The Dutch literary prize decided by 15-18 year-old students, De Inktaap (see also the EU Read explanation) has announced the 2015 winner: La Superba, Ilja Leonard Pfeijffer -- -which Deep Vellum will be bringing out in English; meanwhile, see the Dutch Foundation for Literature information page.
(Open Letter brought out his Rupert: A Confession a couple of years ago.)
This sounds like a pretty neat prize -- and two of the previous winners are under review at the complete review: A.F.Th. van der Heijden's massive Het schervengericht (2009) -- not really a book you'd expect the kids to have the patience for ... except, of course, there's that subject matter ... -- and the great Harry Mulisch's Siegfried (2003)
The year 1925 was a golden moment in literary history.
Ernest Hemingway's first book, In Our Times, Virginia Woolf's Mrs Dalloway and F Scott Fitzgerald's The Great Gatsby were all published that year.
As were Gertrude Stein's The Making of Americans, John Dos Passos' Manhattan Transfer, Theodore Dreiser's An American Tragedy and Sinclair Lewis's Arrowsmith, among others.

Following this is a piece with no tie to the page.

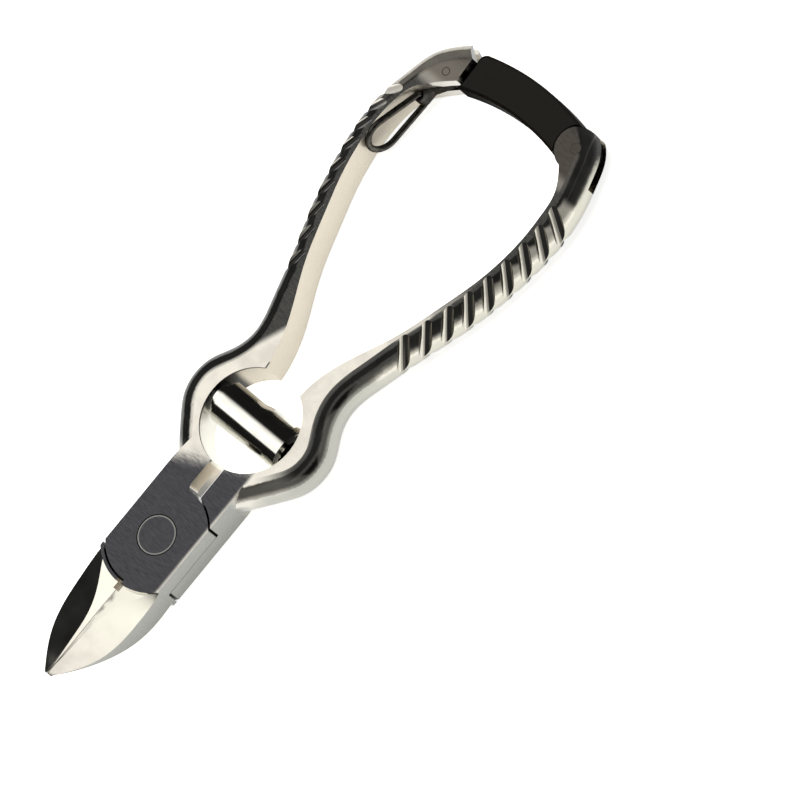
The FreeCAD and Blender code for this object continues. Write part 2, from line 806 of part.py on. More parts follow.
# Where the catch's nose and tail leave its round boss, as angles about its pin, the half width
# of the nose, and where the tail's straight sides end above the wire.
NOSE_ROOT_ANGLE = 150.0
NOSE_FOOT_ANGLE = 85.0
TAIL_FRONT_ANGLE = 310.0
TAIL_BACK_ANGLE = 200.0
NOSE_HALF = 0.3
TAIL_FRONT_RISE = 2.0
TAIL_BACK_RISE = 2.2


def make_catch_pawl(doc):
    """Flat catch: boss on its pin, nose under the tongue's notch and a tail to the wire."""
    body = new_body(doc, "catch_pawl")
    centre = (size("catch_x"), size("catch_y"))
    boss = size("boss_radius")
    tail_x, tail_y = LOOP_TOP
    half = size("tail_half_width")
    nose_y = TONGUE_LOW_Y - NOSE_GAP
    nose_root = on_circle(centre, boss, NOSE_ROOT_ANGLE)
    nose_foot = on_circle(centre, boss, NOSE_FOOT_ANGLE)
    tail_front = on_circle(centre, boss, TAIL_FRONT_ANGLE)
    tail_back = on_circle(centre, boss, TAIL_BACK_ANGLE)
    front = (tail_x + half, tail_y)
    back = (tail_x - half, tail_y)
    curves = chain(nose_root, (NOTCH_X - NOSE_HALF, nose_y), (NOTCH_X + NOSE_HALF, nose_y), nose_foot)
    curves += [round_arc(centre, nose_foot, tail_front, clockwise=True)]
    curves += chain(tail_front, (front[0], tail_y + TAIL_FRONT_RISE), front)
    curves += [round_arc(LOOP_TOP, front, back, clockwise=True)]
    curves += chain(back, (back[0], tail_y + TAIL_BACK_RISE), tail_back)
    curves += [round_arc(centre, tail_back, nose_root, clockwise=True)]
    sketch = new_sketch(body, "pawl_outline", "tool_thick / 2 - tongue_thick / 2")
    draw_outline(sketch, curves)
    pad(body, sketch, "tongue_thick", "pawl")
    round_hole(body, centre, "catch_pin_radius + running_gap", "0", "tool_thick", "pawl_hole")
    cut_wire_hole(body)
    return body


def cut_wire_hole(body):
    """Hole in the pawl's tail, square to the loop's legs."""
    across = loop_axes()[1]
    thick = size("tool_thick")
    drill = body.newObject("PartDesign::SubtractiveCylinder", "wire_hole")
    drill.setExpression("Radius", cell("wire_radius + wire_gap"))
    drill.setExpression("Height", cell("tool_thick"))
    start = loop_ends()[0] - across * (thick / 2)
    drill.Placement = Placement(start, Rotation(Vector(0, 0, 1), across))
    settle(drill)


def loop_path(length):
    """Half of the loop's middle line, from the middle of its top to its bottom point."""
    end = size("loop_end_radius")
    half = size("loop_top_half")
    corner = size("loop_corner")
    slope = math.asin((end - half) / length)
    foot = on_circle((0.0, 0.0), end, math.degrees(slope))
    centre = (half - corner, length - corner)
    shoulder = (centre[0], length)
    knee = on_circle(centre, corner, math.degrees(slope))
    return [line((0.0, length), shoulder),
            round_arc(centre, shoulder, knee, clockwise=True),
            line(knee, foot),
            round_arc((0.0, 0.0), foot, (0.0, -end), clockwise=True)]


def make_release_loop(doc):
    """Wire loop through the pawl's tail: its legs spread to a round end."""
    top, bottom = loop_ends()
    length = top.distanceToPoint(bottom)
    half = Part.Wire([curve.toShape() for curve in loop_path(length)])
    circle = Part.Circle(Vector(0, length, 0), Vector(1, 0, 0), size("wire_radius"))
    side = half.makePipe(Part.Face(Part.Wire(circle.toShape())))
    other = side.mirror(Vector(0, 0, 0), Vector(1, 0, 0))
    loop = side.fuse(other).removeSplitter()
    along, across = loop_axes()
    turn = Rotation(across, along, across.cross(along), "XYZ")
    return make_solid(doc, "release_loop", loop, Placement(bottom, turn))


# Bent strip of the catch's spring in plan: foot on the slot's floor, tip at the catch's boss.
SPRING_FOOT = (-21.4, 90.85)
SPRING_BEND = (-20.0, 90.85)
SPRING_TIP = (-16.0, 98.6)


def make_pawl_spring(doc):
    """Leaf spring in the slot behind the catch's tail."""
    body = new_body(doc, "pawl_spring")
    thick = size("leaf_thick")
    foot_end = (SPRING_FOOT[0], SPRING_FOOT[1] + thick)
    bend_top = (SPRING_BEND[0] - thick, SPRING_BEND[1] + thick)
    tip_back = (SPRING_TIP[0] - thick, SPRING_TIP[1])
    corners = [SPRING_FOOT, SPRING_BEND, SPRING_TIP, tip_back, bend_top, foot_end, SPRING_FOOT]
    sketch = new_sketch(body, "leaf_outline", "tool_thick / 2 - leaf_width / 2")
    draw_outline(sketch, chain(*corners))
    pad(body, sketch, "leaf_width", "leaf")
    return body


def make_solid(doc, label, shape, place):
    part = doc.addObject("Part::Feature", label)
    part.Shape = shape
    part.Placement = place
    part.Label = label
    return part


def build(doc):
    """Every sub-part, in the order it would be put together."""
    return [
        make_front_lever(doc),
        make_rear_lever(doc),
        make_pivot_rivet(doc),
        make_barrel_spring(doc),
        make_stud(doc, "front_spring_stud", -1),
        make_stud(doc, "rear_spring_stud", 1),
        make_latch_bar(doc),
        make_pin(doc, "latch_hinge_pin", (size("hinge_x"), size("hinge_y")), "hinge_pin_radius"),
        make_catch_pawl(doc),
        make_pin(doc, "catch_pin", (size("catch_x"), size("catch_y")), "catch_pin_radius"),
        make_release_loop(doc),
        make_pawl_spring(doc),
    ]


def check(doc, parts):
    for item in doc.Objects:
        if "Invalid" in item.State or "Error" in item.State:
            raise ValueError("%s failed: %s" % (item.Label, item.State))
    for part in parts:
        if part.Shape.isNull() or not part.Shape.isValid():
            raise ValueError(part.Label + " has no valid shape")
        if len(part.Shape.Solids) != 1:
            raise ValueError("%s has %d solids" % (part.Label, len(part.Shape.Solids)))


def main():
    doc = FreeCAD.newDocument("toenail_nipper")
    make_sheet(doc)
    parts = build(doc)
    doc.recompute()
    check(doc, parts)
    os.makedirs("parts", exist_ok=True)
    for part in parts:
        part.Shape.exportStep("parts/%s.step" % part.Label)
        print("%-20s %9.2f mm3" % (part.Label, part.Shape.Volume))


main()
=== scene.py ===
import math

import bpy
from mathutils import Matrix, Vector


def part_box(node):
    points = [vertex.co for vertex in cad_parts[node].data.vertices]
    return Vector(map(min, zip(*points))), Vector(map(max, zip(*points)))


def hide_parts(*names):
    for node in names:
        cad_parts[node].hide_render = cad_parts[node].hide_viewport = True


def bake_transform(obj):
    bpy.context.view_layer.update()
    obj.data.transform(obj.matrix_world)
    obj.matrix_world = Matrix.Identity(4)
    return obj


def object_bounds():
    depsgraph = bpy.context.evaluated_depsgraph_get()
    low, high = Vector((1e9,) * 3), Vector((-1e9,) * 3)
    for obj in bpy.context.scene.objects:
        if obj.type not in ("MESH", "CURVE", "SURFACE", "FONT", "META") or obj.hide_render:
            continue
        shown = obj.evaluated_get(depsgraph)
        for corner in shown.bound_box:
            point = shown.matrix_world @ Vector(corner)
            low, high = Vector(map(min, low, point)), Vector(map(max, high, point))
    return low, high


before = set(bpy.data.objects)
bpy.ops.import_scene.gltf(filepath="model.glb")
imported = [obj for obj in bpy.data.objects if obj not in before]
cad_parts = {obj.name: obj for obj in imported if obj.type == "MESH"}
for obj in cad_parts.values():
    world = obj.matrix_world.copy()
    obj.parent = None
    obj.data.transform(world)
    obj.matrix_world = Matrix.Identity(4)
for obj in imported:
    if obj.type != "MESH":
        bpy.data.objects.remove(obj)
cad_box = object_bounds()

# Toenail nipper lying on a pale table. Metres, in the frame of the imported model: +Y along the
# tool from the tip to the handle ends, +Z out of the front face, origin under the pivot.

MM = 0.001
SPRING_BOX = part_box("barrel_spring")


# ---------------------------------------------------------------- node helpers


class Graph:
    """A node tree, with one short method for each kind of step."""

    def __init__(self, tree):
        self.tree = tree

    def node(self, kind, **settings):
        made = self.tree.nodes.new(kind)
        for key, value in settings.items():
            setattr(made, key, value)
        return made

    def put(self, value, socket):
        """Set a socket to a number or colour, or link an output to it."""
        if isinstance(value, bpy.types.NodeSocket):
            self.tree.links.new(value, socket)
        elif hasattr(value, "__len__") and len(value) == 3 and len(socket.default_value) == 4:
            socket.default_value = (*value, 1.0)
        else:
            socket.default_value = value

    def math(self, operation, first, second=0.0):
        step = self.node("ShaderNodeMath", operation=operation)
        self.put(first, step.inputs[0])
        self.put(second, step.inputs[1])
        return step.outputs[0]

    def vector(self, operation, first, second):
        step = self.node("ShaderNodeVectorMath", operation=operation)
        self.put(first, step.inputs[0])
        step.inputs[1].default_value = second
        return step.outputs

    def both(self, *masks):
        """Where all of the masks are."""
        result = masks[0]
        for mask in masks[1:]:
            result = self.math("MULTIPLY", result, mask)
        return result

    def either(self, *masks):
        """Where at least one of the masks is."""
        result = masks[0]
        for mask in masks[1:]:
            result = self.math("MAXIMUM", result, mask)
        return result

    def ramp(self, value, limits):
        """0 at the first limit, 1 at the second, smooth between; either may be the larger one."""
        step = self.node("ShaderNodeMapRange", interpolation_type="SMOOTHSTEP")
        turned = limits[0] > limits[1]
        self.put(value, step.inputs["Value"])
        self.put(min(limits), step.inputs["From Min"])
        self.put(max(limits), step.inputs["From Max"])
        self.put(1.0 if turned else 0.0, step.inputs["To Min"])
        self.put(0.0 if turned else 1.0, step.inputs["To Max"])
        return step.outputs[0]

    def mix(self, mask, off, on):
        """Number or colour that goes from off to on with the mask."""
        colour = any(hasattr(value, "__len__") and not isinstance(value, bpy.types.NodeSocket)
                     or isinstance(value, bpy.types.NodeSocketColor) for value in (off, on))
        step = self.node("ShaderNodeMix", data_type="RGBA" if colour else "FLOAT")
        inputs = [socket for socket in step.inputs if socket.enabled]
        for value, socket in zip((mask, off, on), inputs):
            self.put(value, socket)
        return [socket for socket in step.outputs if socket.enabled][0]

    def parts(self, vector):
        step = self.node("ShaderNodeSeparateXYZ")
        self.put(vector, step.inputs[0])
        return step.outputs


class Metal(Graph):
    """A material's node tree; a bare metal unless told otherwise."""

    def __init__(self, name):
        self.material = bpy.data.materials.new(name)
        self.material.use_nodes = True
        super().__init__(self.material.node_tree)
        self.shader = self.tree.nodes["Principled BSDF"]
        self.shader.inputs["Metallic"].default_value = 1.0

    def place(self):
        """Place on the object in millimetres, and the surface's direction there."""
        coordinates = self.node("ShaderNodeTexCoord")
        scaled = self.node("ShaderNodeVectorMath", operation="SCALE")
        self.put(coordinates.outputs["Object"], scaled.inputs[0])
        self.put(1.0 / MM, scaled.inputs["Scale"])
        return scaled.outputs[0], coordinates.outputs["Normal"]

    def noise(self, place, pattern):
        """Noise of a pattern: features of about 1 / scale millimetres, detail, and stretch."""
        scale, detail, stretch = pattern
        moved = self.node("ShaderNodeMapping")
        self.put(place, moved.inputs["Vector"])
        moved.inputs["Scale"].default_value = stretch
        noise = self.node("ShaderNodeTexNoise")
        self.put(moved.outputs[0], noise.inputs["Vector"])
        noise.inputs["Scale"].default_value = scale
        noise.inputs["Detail"].default_value = detail
        return noise.outputs["Fac"]

    def bump(self, height, relief):
        """Relief by a strength and a depth in millimetres."""
        strength, depth = relief
        step = self.node("ShaderNodeBump")
        self.put(height, step.inputs["Height"])
        step.inputs["Strength"].default_value = strength
        step.inputs["Distance"].default_value = depth * MM
        self.put(step.outputs[0], self.shader.inputs["Normal"])

    def finish(self, colour, roughness, grazing=None):
        """Colour and roughness of the surface, and of a metal what it tends to at grazing angles."""
        if grazing is not None:
            self.put(grazing, self.shader.inputs["Specular Tint"])
        self.put(colour, self.shader.inputs["Base Color"])
        self.put(roughness, self.shader.inputs["Roughness"])
        return self.material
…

In fact, 1925 may well be literature's greatest year.
Some good stuff, indeed -- but, as you no doubt noticed: all written in English.
Which makes it a bit suspect -- you'd figure a truly great literary year would extend beyond English-language writing.
(In fact, several foreign works were first published in 1925 that would surely just strengthen her argument: Kafka's The Trial (though, yes, that was written years earlier) and André Gide's The Counterfeiters, among others).
An amusing exercise, but there are strong cases to be made for a lot of other years -- stronger too than, for example, her case for 1950 (again all English-language works ...).
Wikipedia does a decent year in literature-series (click on the year for many of the major publications (and other literary events) of that year (e.g. 1925), and while you should use with caution (and note that it too is a bit English-writing-centric), it's a decent starting point.